■ AIM OF THE EXERCISE ■
Start at the line containing "# Nothing is", stop at the line containing "obj.parent = rigid_bodies[body]", and set down every line in that stretch exactly as written, and nothing else.
====
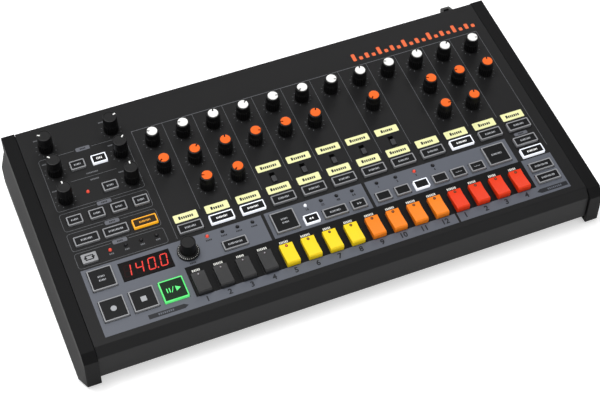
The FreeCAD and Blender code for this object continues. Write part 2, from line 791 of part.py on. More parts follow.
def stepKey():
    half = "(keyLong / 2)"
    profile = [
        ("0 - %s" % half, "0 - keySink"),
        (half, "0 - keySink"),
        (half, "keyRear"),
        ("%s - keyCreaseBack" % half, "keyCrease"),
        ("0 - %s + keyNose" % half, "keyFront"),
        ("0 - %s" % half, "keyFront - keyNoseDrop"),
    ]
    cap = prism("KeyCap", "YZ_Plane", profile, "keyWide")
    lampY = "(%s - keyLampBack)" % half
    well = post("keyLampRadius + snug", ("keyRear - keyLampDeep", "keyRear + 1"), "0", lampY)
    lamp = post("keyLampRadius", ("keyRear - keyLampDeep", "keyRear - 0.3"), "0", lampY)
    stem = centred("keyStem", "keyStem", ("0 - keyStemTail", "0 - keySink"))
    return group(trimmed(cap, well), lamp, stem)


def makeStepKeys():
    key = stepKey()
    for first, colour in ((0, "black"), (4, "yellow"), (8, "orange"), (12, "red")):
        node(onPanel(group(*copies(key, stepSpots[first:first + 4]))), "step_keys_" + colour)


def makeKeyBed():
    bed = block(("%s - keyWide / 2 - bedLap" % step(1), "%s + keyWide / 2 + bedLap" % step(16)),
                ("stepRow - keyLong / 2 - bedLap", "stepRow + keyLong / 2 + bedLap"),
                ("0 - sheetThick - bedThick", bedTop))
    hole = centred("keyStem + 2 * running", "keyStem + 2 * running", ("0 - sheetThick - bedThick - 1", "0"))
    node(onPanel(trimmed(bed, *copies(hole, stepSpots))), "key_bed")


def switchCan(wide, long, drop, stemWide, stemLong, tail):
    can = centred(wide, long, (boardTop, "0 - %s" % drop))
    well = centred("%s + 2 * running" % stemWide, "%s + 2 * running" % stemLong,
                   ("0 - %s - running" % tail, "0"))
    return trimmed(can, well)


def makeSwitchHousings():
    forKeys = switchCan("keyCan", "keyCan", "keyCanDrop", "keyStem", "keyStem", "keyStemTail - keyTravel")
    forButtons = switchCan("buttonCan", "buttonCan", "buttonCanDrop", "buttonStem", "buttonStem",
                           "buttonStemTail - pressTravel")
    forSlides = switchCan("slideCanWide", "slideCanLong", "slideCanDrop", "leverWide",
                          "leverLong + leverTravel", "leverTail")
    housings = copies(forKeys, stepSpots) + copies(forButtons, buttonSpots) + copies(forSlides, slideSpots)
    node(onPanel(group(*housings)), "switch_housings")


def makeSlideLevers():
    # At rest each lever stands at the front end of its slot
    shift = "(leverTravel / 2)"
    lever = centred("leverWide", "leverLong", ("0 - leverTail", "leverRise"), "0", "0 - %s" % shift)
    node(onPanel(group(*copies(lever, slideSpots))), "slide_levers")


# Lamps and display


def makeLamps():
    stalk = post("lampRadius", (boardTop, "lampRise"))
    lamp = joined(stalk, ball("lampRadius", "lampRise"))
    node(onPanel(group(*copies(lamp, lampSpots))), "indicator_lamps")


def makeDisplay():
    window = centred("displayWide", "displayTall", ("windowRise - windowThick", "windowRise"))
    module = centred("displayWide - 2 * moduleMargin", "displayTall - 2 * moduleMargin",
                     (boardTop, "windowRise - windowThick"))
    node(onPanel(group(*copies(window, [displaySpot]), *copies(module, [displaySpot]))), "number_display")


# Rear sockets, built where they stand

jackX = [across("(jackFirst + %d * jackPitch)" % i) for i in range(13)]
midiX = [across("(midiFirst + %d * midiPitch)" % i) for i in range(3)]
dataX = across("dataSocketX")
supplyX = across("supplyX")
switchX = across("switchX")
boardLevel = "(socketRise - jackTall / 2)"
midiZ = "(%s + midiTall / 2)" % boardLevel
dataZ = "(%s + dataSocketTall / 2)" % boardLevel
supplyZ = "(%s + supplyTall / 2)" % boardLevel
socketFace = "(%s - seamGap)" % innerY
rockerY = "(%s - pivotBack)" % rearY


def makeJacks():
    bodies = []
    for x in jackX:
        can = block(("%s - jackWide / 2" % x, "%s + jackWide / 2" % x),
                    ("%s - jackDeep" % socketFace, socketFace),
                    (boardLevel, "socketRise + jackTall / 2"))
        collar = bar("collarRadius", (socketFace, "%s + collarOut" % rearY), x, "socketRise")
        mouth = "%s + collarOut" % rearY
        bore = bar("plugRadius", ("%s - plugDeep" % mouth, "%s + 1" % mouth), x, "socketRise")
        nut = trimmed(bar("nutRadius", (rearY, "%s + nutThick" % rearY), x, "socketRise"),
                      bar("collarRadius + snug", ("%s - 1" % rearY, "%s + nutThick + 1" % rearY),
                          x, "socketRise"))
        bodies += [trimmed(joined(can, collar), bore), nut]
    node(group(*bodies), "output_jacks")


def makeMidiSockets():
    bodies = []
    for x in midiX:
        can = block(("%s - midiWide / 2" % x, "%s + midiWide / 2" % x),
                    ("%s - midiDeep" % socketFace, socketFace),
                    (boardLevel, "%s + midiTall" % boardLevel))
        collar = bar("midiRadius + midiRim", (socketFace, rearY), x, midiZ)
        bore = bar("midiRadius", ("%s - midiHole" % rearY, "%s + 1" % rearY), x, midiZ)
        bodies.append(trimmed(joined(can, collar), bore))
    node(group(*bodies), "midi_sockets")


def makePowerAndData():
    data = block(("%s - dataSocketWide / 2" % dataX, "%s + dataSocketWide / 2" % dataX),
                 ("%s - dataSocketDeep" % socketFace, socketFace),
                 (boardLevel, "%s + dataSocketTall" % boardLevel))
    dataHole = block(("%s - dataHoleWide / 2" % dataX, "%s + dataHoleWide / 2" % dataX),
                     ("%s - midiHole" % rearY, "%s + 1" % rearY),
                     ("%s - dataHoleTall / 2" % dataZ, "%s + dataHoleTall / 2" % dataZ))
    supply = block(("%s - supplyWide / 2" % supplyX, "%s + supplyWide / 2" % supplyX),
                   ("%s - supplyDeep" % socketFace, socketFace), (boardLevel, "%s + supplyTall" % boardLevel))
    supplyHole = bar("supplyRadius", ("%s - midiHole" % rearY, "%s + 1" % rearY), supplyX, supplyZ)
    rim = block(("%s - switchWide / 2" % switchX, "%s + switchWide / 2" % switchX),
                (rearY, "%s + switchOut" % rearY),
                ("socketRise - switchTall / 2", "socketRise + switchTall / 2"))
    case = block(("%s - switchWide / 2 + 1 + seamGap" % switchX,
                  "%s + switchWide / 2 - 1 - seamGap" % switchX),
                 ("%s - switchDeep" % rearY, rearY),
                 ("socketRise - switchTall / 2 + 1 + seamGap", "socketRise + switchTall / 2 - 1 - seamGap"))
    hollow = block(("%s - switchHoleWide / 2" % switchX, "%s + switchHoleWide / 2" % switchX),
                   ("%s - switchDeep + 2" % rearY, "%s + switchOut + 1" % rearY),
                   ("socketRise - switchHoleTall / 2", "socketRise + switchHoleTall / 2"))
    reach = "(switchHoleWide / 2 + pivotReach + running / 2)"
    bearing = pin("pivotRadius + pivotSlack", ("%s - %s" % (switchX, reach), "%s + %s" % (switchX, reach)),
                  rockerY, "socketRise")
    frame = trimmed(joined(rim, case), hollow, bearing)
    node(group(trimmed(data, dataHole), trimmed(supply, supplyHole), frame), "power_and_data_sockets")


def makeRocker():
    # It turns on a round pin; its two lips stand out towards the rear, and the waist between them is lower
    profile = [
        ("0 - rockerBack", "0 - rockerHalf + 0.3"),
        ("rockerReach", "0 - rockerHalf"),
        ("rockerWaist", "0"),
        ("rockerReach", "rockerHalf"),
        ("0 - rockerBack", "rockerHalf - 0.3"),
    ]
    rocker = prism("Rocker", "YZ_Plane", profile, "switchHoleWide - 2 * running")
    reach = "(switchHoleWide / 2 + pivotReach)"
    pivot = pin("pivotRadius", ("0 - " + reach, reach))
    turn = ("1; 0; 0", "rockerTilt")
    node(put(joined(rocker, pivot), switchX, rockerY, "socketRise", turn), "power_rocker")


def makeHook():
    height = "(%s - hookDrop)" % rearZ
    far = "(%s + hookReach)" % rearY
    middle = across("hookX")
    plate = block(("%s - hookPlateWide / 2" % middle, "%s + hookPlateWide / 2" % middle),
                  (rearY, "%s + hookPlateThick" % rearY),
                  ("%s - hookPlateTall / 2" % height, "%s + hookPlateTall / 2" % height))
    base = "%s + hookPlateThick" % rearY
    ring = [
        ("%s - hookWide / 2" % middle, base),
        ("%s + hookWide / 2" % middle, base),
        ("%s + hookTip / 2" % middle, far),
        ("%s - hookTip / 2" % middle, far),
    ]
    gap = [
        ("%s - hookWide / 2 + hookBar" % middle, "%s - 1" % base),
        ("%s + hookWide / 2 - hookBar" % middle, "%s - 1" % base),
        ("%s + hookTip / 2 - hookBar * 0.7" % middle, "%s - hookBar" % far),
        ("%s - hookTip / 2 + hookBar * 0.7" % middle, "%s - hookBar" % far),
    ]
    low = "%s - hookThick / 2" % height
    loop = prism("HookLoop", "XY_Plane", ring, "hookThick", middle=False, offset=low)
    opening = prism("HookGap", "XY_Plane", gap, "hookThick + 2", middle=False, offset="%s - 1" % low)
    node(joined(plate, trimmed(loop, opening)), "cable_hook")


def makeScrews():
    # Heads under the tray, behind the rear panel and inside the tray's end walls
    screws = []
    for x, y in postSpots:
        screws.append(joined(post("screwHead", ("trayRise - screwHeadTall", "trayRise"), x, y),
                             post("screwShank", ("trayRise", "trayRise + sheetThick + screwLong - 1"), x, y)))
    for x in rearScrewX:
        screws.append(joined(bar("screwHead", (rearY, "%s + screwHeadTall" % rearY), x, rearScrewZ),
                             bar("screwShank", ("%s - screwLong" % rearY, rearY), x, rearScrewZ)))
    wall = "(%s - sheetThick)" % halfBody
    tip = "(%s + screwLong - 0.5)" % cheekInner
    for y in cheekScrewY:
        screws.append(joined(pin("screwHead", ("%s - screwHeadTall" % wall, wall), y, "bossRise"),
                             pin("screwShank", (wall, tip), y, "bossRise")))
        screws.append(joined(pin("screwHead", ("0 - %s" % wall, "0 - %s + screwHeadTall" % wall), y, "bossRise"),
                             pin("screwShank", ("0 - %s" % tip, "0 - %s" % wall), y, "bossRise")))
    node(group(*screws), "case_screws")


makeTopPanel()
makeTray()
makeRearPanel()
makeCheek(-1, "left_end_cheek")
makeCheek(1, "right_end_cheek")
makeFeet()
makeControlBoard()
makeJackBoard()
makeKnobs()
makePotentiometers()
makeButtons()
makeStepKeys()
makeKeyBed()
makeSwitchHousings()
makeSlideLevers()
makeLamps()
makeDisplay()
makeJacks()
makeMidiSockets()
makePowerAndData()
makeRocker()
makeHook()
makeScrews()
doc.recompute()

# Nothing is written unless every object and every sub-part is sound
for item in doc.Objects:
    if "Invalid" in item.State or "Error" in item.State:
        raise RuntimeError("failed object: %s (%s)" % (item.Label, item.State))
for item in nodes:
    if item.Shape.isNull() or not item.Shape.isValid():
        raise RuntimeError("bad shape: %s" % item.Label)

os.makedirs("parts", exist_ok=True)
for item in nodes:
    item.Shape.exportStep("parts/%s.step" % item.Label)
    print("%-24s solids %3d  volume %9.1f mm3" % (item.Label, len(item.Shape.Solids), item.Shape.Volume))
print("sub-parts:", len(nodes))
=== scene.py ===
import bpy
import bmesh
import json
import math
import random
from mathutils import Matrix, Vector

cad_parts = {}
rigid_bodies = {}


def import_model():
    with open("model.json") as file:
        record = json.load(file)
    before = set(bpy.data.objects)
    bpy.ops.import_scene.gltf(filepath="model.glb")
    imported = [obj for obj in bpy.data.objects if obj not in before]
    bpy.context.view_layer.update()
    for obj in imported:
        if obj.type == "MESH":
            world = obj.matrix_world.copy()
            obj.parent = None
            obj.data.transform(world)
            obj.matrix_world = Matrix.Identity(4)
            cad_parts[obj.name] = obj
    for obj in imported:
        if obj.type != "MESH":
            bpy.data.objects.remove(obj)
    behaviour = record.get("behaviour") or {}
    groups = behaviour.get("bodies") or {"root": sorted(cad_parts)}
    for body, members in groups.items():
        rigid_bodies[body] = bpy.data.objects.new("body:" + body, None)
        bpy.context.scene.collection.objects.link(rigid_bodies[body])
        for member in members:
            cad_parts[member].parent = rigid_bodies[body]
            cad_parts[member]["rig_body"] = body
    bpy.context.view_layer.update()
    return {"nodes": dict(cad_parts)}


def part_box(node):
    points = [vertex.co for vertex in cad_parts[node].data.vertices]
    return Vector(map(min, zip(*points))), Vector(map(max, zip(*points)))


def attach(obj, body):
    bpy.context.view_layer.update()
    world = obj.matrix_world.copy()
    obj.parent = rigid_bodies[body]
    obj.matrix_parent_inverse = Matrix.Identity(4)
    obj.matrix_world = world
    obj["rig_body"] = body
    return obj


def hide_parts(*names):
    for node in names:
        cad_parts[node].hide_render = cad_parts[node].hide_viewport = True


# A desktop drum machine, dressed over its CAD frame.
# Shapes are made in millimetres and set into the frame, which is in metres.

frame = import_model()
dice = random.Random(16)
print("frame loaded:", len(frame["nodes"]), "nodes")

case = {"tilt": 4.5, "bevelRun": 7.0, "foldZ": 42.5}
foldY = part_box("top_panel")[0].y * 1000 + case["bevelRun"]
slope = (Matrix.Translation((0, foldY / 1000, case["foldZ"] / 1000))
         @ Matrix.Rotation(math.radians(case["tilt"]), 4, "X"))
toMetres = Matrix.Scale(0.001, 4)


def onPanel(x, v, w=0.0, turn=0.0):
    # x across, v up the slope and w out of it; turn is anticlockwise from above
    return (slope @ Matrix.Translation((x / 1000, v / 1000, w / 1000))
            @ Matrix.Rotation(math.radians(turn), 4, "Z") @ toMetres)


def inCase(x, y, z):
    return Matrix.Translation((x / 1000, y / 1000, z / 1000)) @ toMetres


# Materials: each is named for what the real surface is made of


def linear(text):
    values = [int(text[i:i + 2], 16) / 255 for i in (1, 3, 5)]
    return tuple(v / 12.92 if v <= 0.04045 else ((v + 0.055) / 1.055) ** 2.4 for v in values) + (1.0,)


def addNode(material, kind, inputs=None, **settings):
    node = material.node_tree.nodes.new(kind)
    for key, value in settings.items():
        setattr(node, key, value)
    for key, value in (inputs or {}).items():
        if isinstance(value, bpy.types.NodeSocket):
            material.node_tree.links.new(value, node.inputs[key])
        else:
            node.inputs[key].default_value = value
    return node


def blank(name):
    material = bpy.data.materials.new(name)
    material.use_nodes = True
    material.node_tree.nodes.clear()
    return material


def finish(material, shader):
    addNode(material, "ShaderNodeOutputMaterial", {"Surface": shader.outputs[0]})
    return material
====
■ OUTPUT FOR THIS TASK ■
# Nothing is written unless every object and every sub-part is sound
for item in doc.Objects:
    if "Invalid" in item.State or "Error" in item.State:
        raise RuntimeError("failed object: %s (%s)" % (item.Label, item.State))
for item in nodes:
    if item.Shape.isNull() or not item.Shape.isValid():
        raise RuntimeError("bad shape: %s" % item.Label)

os.makedirs("parts", exist_ok=True)
for item in nodes:
    item.Shape.exportStep("parts/%s.step" % item.Label)
    print("%-24s solids %3d  volume %9.1f mm3" % (item.Label, len(item.Shape.Solids), item.Shape.Volume))
print("sub-parts:", len(nodes))
=== scene.py ===
import bpy
import bmesh
import json
import math
import random
from mathutils import Matrix, Vector

cad_parts = {}
rigid_bodies = {}


def import_model():
    with open("model.json") as file:
        record = json.load(file)
    before = set(bpy.data.objects)
    bpy.ops.import_scene.gltf(filepath="model.glb")
    imported = [obj for obj in bpy.data.objects if obj not in before]
    bpy.context.view_layer.update()
    for obj in imported:
        if obj.type == "MESH":
            world = obj.matrix_world.copy()
            obj.parent = None
            obj.data.transform(world)
            obj.matrix_world = Matrix.Identity(4)
            cad_parts[obj.name] = obj
    for obj in imported:
        if obj.type != "MESH":
            bpy.data.objects.remove(obj)
    behaviour = record.get("behaviour") or {}
    groups = behaviour.get("bodies") or {"root": sorted(cad_parts)}
    for body, members in groups.items():
        rigid_bodies[body] = bpy.data.objects.new("body:" + body, None)
        bpy.context.scene.collection.objects.link(rigid_bodies[body])
        for member in members:
            cad_parts[member].parent = rigid_bodies[body]
            cad_parts[member]["rig_body"] = body
    bpy.context.view_layer.update()
    return {"nodes": dict(cad_parts)}


def part_box(node):
    points = [vertex.co for vertex in cad_parts[node].data.vertices]
    return Vector(map(min, zip(*points))), Vector(map(max, zip(*points)))


def attach(obj, body):
    bpy.context.view_layer.update()
    world = obj.matrix_world.copy()
    obj.parent = rigid_bodies[body]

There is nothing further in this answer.